Andy is totally hopped up on V. This
makes him especially inept and hilarious, as he bangs away on the door only to
have Mavette say, “Go away white man,” to which he takes great offense calling
Lafayette a racist and a she-male.
So then he storms the house only to
have Mavette take a few shots at him before Jason can drag him back to safety.
That’s when Arlene and Terry show up, Arlene crying out, “Why
are you doing this Lafayette?” and met with the bewildering (to them) response,
“My name is Mavis.”
Arlene has also called in Jesus, thinking maybe he can talk some
sense into his boyfriend. But first Jesus has to answer to Jason’s crackpot
theory, as Jason wonders, “When you guys, er, roleplay, does Lafayette ever turn into a woman named
Mavis?” And Jesus rolls his eyes and snarks back, “No. When we roleplay, he’s
Alcide and I’m Bill, and now we’re looking for an Eric. You want in?”

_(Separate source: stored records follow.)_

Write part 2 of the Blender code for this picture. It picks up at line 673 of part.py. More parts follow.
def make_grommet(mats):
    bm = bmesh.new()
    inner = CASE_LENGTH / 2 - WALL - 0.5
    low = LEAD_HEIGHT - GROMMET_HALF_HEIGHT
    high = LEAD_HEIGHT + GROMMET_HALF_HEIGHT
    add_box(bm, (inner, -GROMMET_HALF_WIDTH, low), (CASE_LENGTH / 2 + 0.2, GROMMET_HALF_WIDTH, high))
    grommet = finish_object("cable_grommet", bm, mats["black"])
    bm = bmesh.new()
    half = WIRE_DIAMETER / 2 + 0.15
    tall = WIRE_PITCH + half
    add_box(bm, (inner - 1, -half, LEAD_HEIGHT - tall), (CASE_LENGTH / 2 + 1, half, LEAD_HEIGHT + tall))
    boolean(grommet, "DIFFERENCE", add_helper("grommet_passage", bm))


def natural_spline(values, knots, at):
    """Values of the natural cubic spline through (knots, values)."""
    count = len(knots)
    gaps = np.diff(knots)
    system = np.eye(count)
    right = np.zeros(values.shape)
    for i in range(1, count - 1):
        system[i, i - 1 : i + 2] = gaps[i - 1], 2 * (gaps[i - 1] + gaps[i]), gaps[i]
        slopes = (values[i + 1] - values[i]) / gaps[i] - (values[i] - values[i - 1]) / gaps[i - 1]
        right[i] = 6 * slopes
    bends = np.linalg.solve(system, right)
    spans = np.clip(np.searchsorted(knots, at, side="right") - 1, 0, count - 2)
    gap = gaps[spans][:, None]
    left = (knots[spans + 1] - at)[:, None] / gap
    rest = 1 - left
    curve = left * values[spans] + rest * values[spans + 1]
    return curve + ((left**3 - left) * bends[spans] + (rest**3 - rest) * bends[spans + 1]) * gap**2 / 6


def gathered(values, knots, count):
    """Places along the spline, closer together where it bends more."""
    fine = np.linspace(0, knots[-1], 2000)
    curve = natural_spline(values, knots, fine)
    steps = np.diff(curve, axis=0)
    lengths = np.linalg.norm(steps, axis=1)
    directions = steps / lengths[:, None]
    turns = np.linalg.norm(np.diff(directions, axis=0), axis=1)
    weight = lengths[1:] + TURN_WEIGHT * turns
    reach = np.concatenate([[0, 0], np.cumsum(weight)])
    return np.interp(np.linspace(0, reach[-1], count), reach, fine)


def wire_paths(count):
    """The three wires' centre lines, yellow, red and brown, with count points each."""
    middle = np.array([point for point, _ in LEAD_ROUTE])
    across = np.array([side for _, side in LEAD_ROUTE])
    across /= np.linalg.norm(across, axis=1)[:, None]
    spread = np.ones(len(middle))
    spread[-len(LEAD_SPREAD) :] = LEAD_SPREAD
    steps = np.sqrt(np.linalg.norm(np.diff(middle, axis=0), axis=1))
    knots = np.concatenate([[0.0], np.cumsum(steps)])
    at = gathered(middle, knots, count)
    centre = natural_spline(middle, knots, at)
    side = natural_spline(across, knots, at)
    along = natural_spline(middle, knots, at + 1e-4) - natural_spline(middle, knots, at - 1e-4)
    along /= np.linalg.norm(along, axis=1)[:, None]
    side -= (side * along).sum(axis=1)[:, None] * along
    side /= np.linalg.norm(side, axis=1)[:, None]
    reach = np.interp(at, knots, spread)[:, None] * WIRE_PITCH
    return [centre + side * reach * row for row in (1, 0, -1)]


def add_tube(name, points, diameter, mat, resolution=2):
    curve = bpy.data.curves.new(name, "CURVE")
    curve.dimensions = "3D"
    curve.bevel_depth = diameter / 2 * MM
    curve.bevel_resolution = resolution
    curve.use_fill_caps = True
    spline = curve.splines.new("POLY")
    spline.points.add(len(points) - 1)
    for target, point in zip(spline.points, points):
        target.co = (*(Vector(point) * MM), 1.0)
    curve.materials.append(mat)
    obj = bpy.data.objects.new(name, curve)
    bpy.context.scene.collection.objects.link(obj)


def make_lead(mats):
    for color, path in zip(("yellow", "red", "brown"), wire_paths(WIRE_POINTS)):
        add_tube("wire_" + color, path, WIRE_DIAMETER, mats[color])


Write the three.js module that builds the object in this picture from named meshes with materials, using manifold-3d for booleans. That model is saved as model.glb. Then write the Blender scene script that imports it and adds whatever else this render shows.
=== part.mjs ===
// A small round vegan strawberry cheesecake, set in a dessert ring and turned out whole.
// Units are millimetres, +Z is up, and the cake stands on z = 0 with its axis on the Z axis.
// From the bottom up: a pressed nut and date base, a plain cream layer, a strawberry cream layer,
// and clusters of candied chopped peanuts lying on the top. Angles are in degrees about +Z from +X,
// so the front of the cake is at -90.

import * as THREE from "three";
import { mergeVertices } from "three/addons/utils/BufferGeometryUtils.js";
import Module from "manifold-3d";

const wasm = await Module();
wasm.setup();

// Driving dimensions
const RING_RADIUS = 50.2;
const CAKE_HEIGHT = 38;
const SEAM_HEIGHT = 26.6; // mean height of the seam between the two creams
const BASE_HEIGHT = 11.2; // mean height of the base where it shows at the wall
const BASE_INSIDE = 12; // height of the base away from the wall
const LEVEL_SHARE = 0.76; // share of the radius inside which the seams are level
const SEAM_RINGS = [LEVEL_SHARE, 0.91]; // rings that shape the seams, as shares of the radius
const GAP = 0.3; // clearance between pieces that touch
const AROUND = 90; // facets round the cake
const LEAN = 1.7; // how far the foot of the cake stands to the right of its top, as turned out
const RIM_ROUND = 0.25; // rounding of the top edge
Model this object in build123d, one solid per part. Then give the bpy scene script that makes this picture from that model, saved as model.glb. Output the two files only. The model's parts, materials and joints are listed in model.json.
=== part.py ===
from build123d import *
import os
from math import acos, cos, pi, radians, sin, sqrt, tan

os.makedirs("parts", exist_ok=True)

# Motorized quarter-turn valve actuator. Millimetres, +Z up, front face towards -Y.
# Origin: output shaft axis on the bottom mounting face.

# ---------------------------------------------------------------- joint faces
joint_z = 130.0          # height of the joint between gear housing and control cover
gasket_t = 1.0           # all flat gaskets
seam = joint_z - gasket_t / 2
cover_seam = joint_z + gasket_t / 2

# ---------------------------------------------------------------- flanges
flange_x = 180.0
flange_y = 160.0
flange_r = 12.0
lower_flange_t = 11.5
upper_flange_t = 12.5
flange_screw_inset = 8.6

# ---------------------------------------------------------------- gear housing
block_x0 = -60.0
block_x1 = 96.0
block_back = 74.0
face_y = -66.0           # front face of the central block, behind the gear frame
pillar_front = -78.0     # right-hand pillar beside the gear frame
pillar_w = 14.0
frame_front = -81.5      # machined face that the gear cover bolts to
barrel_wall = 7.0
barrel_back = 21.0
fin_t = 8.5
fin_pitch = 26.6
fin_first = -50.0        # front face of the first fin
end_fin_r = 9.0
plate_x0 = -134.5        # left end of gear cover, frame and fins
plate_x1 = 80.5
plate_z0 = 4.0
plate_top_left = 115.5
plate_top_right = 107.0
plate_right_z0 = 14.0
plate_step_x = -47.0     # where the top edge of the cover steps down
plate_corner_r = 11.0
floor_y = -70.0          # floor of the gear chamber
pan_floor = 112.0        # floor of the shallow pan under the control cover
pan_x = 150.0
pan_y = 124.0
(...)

So then all these numbskulls put their
heads together and try to come up with a strategy. Andy’s all, “I’m a police
officer, let’s go in guns a blazing!” And Terry all, “I’m a combat veteran,
let’s use these Navy SEAL maneuvers to raid the place.” But then Jesus is all,
“I’m a nurse! Let me handle this,” and they’re all, “Sure, makes sense.”